*Available data*
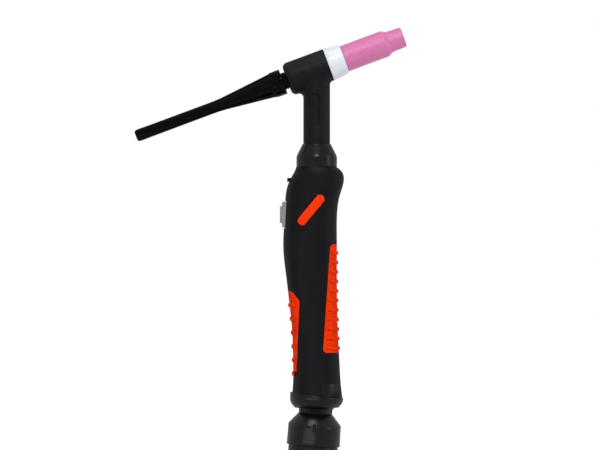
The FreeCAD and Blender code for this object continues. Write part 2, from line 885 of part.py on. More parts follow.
def make_neck_collar():
    """The collar that covers the joint of neck and grip and holds the shells' top together."""
    cone_foot = S.neck_collar_top - S.neck_collar_cone
    skirt = S.spigot_radius + S.spigot_clearance
    turned("neck_collar", [
        (S.neck_radius, S.neck_collar_foot + S.neck_collar_skirt),
        (skirt, S.neck_collar_foot + S.neck_collar_skirt), (skirt, S.neck_collar_foot),
        (S.neck_collar_radius, S.neck_collar_foot), (S.neck_collar_radius, cone_foot),
        (S.neck_radius + S.neck_collar_lip, S.neck_collar_top),
        (S.neck_radius, S.neck_collar_top)])


def cross_bars(name, first, pitch, count, thickness, slope):
    """Level slabs across the grip, each tilted by a slope, as one tool."""
    half = thickness / 2
    drop = tangent(slope) * FAR
    bars = []
    for index in range(count):
        height = first - pitch * index
        bars.append(slab(f"{name}_{index}", [
            (as_size(-FAR), height - half + drop), (as_size(FAR), height - half - drop),
            (as_size(FAR), height + half - drop), (as_size(-FAR), height + half + drop)]))
    return fuse(name, *bars)


def ribbed_pad(name, area, rib_area, bars, outer, crest, floor):
    """A pad between the floor form and the outer one, with ribs on its face. Gives its bed."""
    bed = cut(name + "_bed", area, floor)
    sheet_part = common(name + "_sheet", bed, outer)
    rib_blocks = common(name + "_rib_blocks", common(name + "_rib_area", rib_area, bars), crest)
    ribs = cut(name + "_ribs", rib_blocks, outer)
    grouped(name, sheet_part, ribs)
    return bed


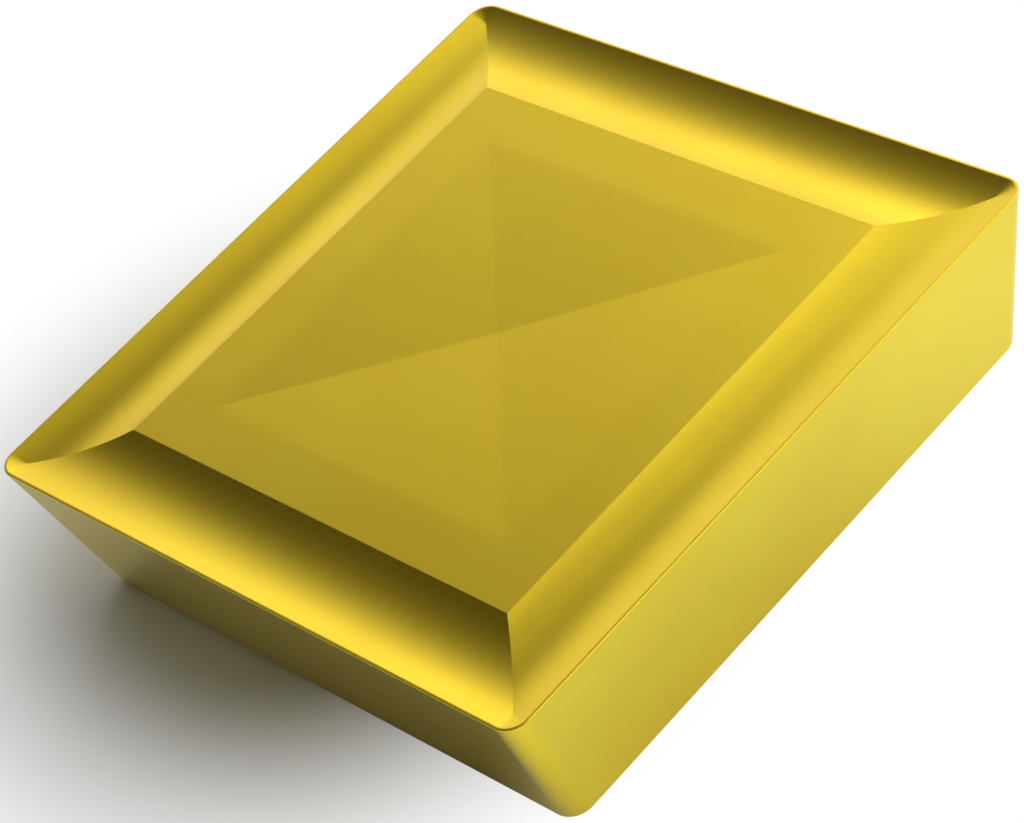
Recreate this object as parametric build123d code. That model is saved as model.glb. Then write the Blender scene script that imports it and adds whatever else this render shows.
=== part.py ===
from build123d import *
import os
from math import cos, radians, sqrt, tan

# Indexable carbide insert: a square, positive, holeless insert with a chipbreaker groove pressed
# round its one cutting side. It is a single sintered body. Millimetres, +Z up, origin at the centre
# of the seating face, edges of the square parallel to X and Y.

# Driving dimensions, the ISO square of 12.7 mm inscribed circle
SIDES = 4
INSCRIBED_CIRCLE = 12.7
THICKNESS = 3.18
RELIEF_ANGLE = 11.0
NOSE_RADIUS = 0.4

# Chipbreaker groove, an arc in section: measured in from the cutting edge and down from its level
LAND_WIDTH = 0.1
GROOVE_WIDTH = 1.69
GROOVE_DEPTH = 0.155

# Shallow four-sided dish in the middle of the island that the groove leaves
DISH_SIDE = 7.0
DISH_DEPTH = 0.075

# Hone on the cutting edge, rounding on the groove's two lips, and chamfer round the seating face
HONE_RADIUS = 0.03
LIP_RADIUS = 0.06
SEAT_CHAMFER = 0.05

# How far the groove's cutters reach above the cutting edge
HEADROOM = 0.5

HALF_SIDE = INSCRIBED_CIRCLE / 2
NOSE_CENTRE = HALF_SIDE - NOSE_RADIUS
GROOVE_INNER = LAND_WIDTH + GROOVE_WIDTH
GROOVE_MIDDLE = LAND_WIDTH + GROOVE_WIDTH / 2
GROOVE_RADIUS = (GROOVE_WIDTH**2 / 4 + GROOVE_DEPTH**2) / (2 * GROOVE_DEPTH)

# The hone rounds this much off each side, so the blank starts that much larger
RELIEF = radians(RELIEF_ANGLE)
HONE_LOSS = HONE_RADIUS * (tan(RELIEF) + 1 / cos(RELIEF) - 1)
BLANK_SIDE = INSCRIBED_CIRCLE + 2 * HONE_LOSS


def blank():
    """Plain insert: a square whose flanks draft in to the seat, with a round nose at each corner."""
    body = extrude(Rectangle(BLANK_SIDE, BLANK_SIDE), amount=THICKNESS)
    flanks = body.faces().filter_by(Axis.Z, reverse=True)
    body = draft(flanks, Plane.XY.offset(THICKNESS), -RELIEF_ANGLE)
    noses = body.edges().filter_by(lambda edge: edge.bounding_box().size.Z > THICKNESS / 2)
    return fillet(noses, NOSE_RADIUS)


def finish_outline(body):
    """Hone the cutting edge and chamfer the edge of the seat."""
    body = fillet(body.faces().sort_by(Axis.Z)[-1].outer_wire().edges(), HONE_RADIUS)
    return chamfer(body.faces().sort_by(Axis.Z)[0].outer_wire().edges(), SEAT_CHAMFER)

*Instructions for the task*
Please quote every record above exactly as it appears.

*Task answer*
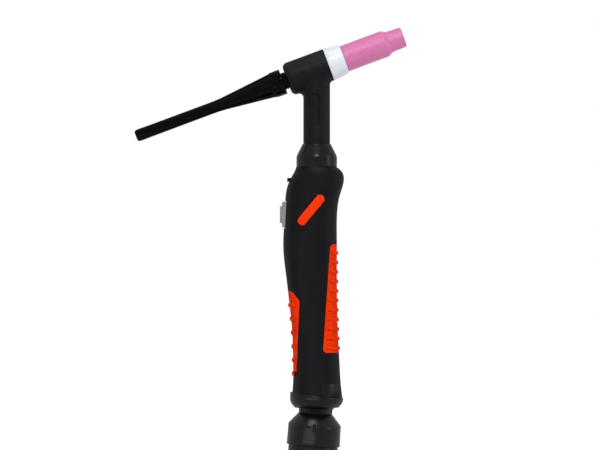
The FreeCAD and Blender code for this object continues. Write part 2, from line 885 of part.py on. More parts follow.
def make_neck_collar():
    """The collar that covers the joint of neck and grip and holds the shells' top together."""
    cone_foot = S.neck_collar_top - S.neck_collar_cone
    skirt = S.spigot_radius + S.spigot_clearance
    turned("neck_collar", [
        (S.neck_radius, S.neck_collar_foot + S.neck_collar_skirt),
        (skirt, S.neck_collar_foot + S.neck_collar_skirt), (skirt, S.neck_collar_foot),
        (S.neck_collar_radius, S.neck_collar_foot), (S.neck_collar_radius, cone_foot),
        (S.neck_radius + S.neck_collar_lip, S.neck_collar_top),
        (S.neck_radius, S.neck_collar_top)])


def cross_bars(name, first, pitch, count, thickness, slope):
    """Level slabs across the grip, each tilted by a slope, as one tool."""
    half = thickness / 2
    drop = tangent(slope) * FAR
    bars = []
    for index in range(count):
        height = first - pitch * index
        bars.append(slab(f"{name}_{index}", [
            (as_size(-FAR), height - half + drop), (as_size(FAR), height - half - drop),
            (as_size(FAR), height + half - drop), (as_size(-FAR), height + half + drop)]))
    return fuse(name, *bars)


def ribbed_pad(name, area, rib_area, bars, outer, crest, floor):
    """A pad between the floor form and the outer one, with ribs on its face. Gives its bed."""
    bed = cut(name + "_bed", area, floor)
    sheet_part = common(name + "_sheet", bed, outer)
    rib_blocks = common(name + "_rib_blocks", common(name + "_rib_area", rib_area, bars), crest)
    ribs = cut(name + "_ribs", rib_blocks, outer)
    grouped(name, sheet_part, ribs)
    return bed


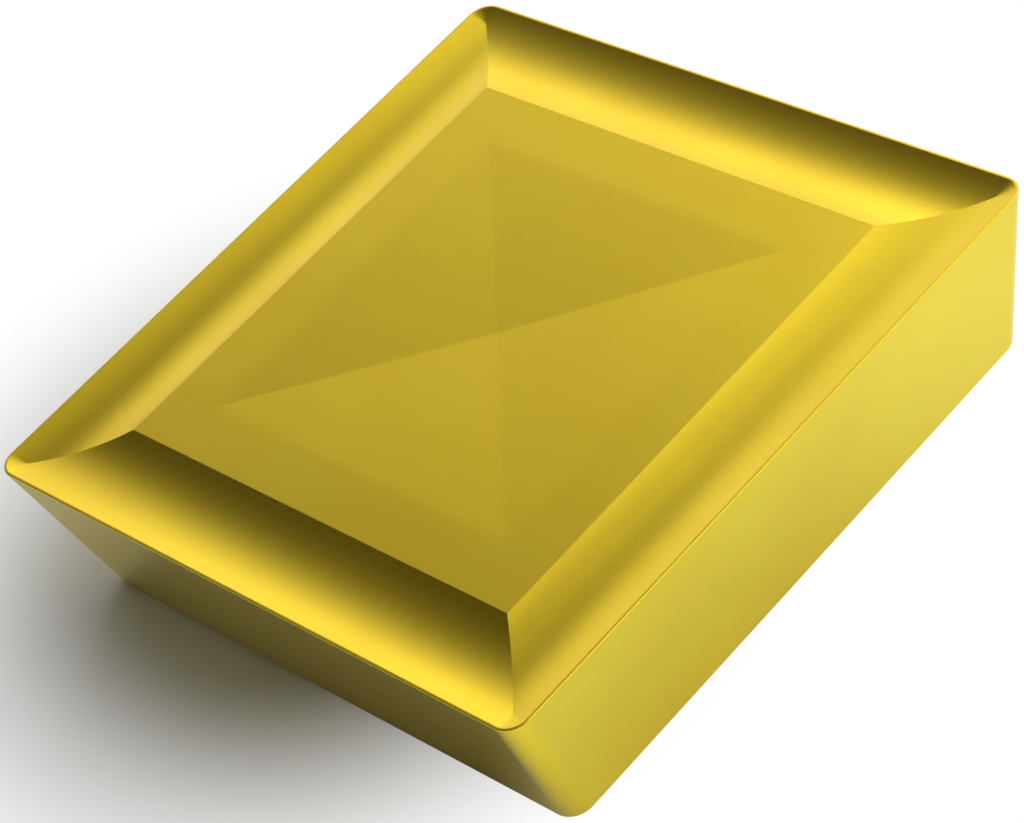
Recreate this object as parametric build123d code. That model is saved as model.glb. Then write the Blender scene script that imports it and adds whatever else this render shows.
=== part.py ===
from build123d import *
import os
from math import cos, radians, sqrt, tan

# Indexable carbide insert: a square, positive, holeless insert with a chipbreaker groove pressed
# round its one cutting side. It is a single sintered body. Millimetres, +Z up, origin at the centre
# of the seating face, edges of the square parallel to X and Y.

# Driving dimensions, the ISO square of 12.7 mm inscribed circle
SIDES = 4
INSCRIBED_CIRCLE = 12.7
THICKNESS = 3.18
RELIEF_ANGLE = 11.0
NOSE_RADIUS = 0.4

# Chipbreaker groove, an arc in section: measured in from the cutting edge and down from its level
LAND_WIDTH = 0.1
GROOVE_WIDTH = 1.69
GROOVE_DEPTH = 0.155

# Shallow four-sided dish in the middle of the island that the groove leaves
DISH_SIDE = 7.0
DISH_DEPTH = 0.075

# Hone on the cutting edge, rounding on the groove's two lips, and chamfer round the seating face
HONE_RADIUS = 0.03
LIP_RADIUS = 0.06
SEAT_CHAMFER = 0.05

# How far the groove's cutters reach above the cutting edge
HEADROOM = 0.5

HALF_SIDE = INSCRIBED_CIRCLE / 2
NOSE_CENTRE = HALF_SIDE - NOSE_RADIUS
GROOVE_INNER = LAND_WIDTH + GROOVE_WIDTH
GROOVE_MIDDLE = LAND_WIDTH + GROOVE_WIDTH / 2
GROOVE_RADIUS = (GROOVE_WIDTH**2 / 4 + GROOVE_DEPTH**2) / (2 * GROOVE_DEPTH)

# The hone rounds this much off each side, so the blank starts that much larger
RELIEF = radians(RELIEF_ANGLE)
HONE_LOSS = HONE_RADIUS * (tan(RELIEF) + 1 / cos(RELIEF) - 1)
BLANK_SIDE = INSCRIBED_CIRCLE + 2 * HONE_LOSS


def blank():
    """Plain insert: a square whose flanks draft in to the seat, with a round nose at each corner."""
    body = extrude(Rectangle(BLANK_SIDE, BLANK_SIDE), amount=THICKNESS)
    flanks = body.faces().filter_by(Axis.Z, reverse=True)
    body = draft(flanks, Plane.XY.offset(THICKNESS), -RELIEF_ANGLE)
    noses = body.edges().filter_by(lambda edge: edge.bounding_box().size.Z > THICKNESS / 2)
    return fillet(noses, NOSE_RADIUS)


def finish_outline(body):
    """Hone the cutting edge and chamfer the edge of the seat."""
    body = fillet(body.faces().sort_by(Axis.Z)[-1].outer_wire().edges(), HONE_RADIUS)
    return chamfer(body.faces().sort_by(Axis.Z)[0].outer_wire().edges(), SEAT_CHAMFER)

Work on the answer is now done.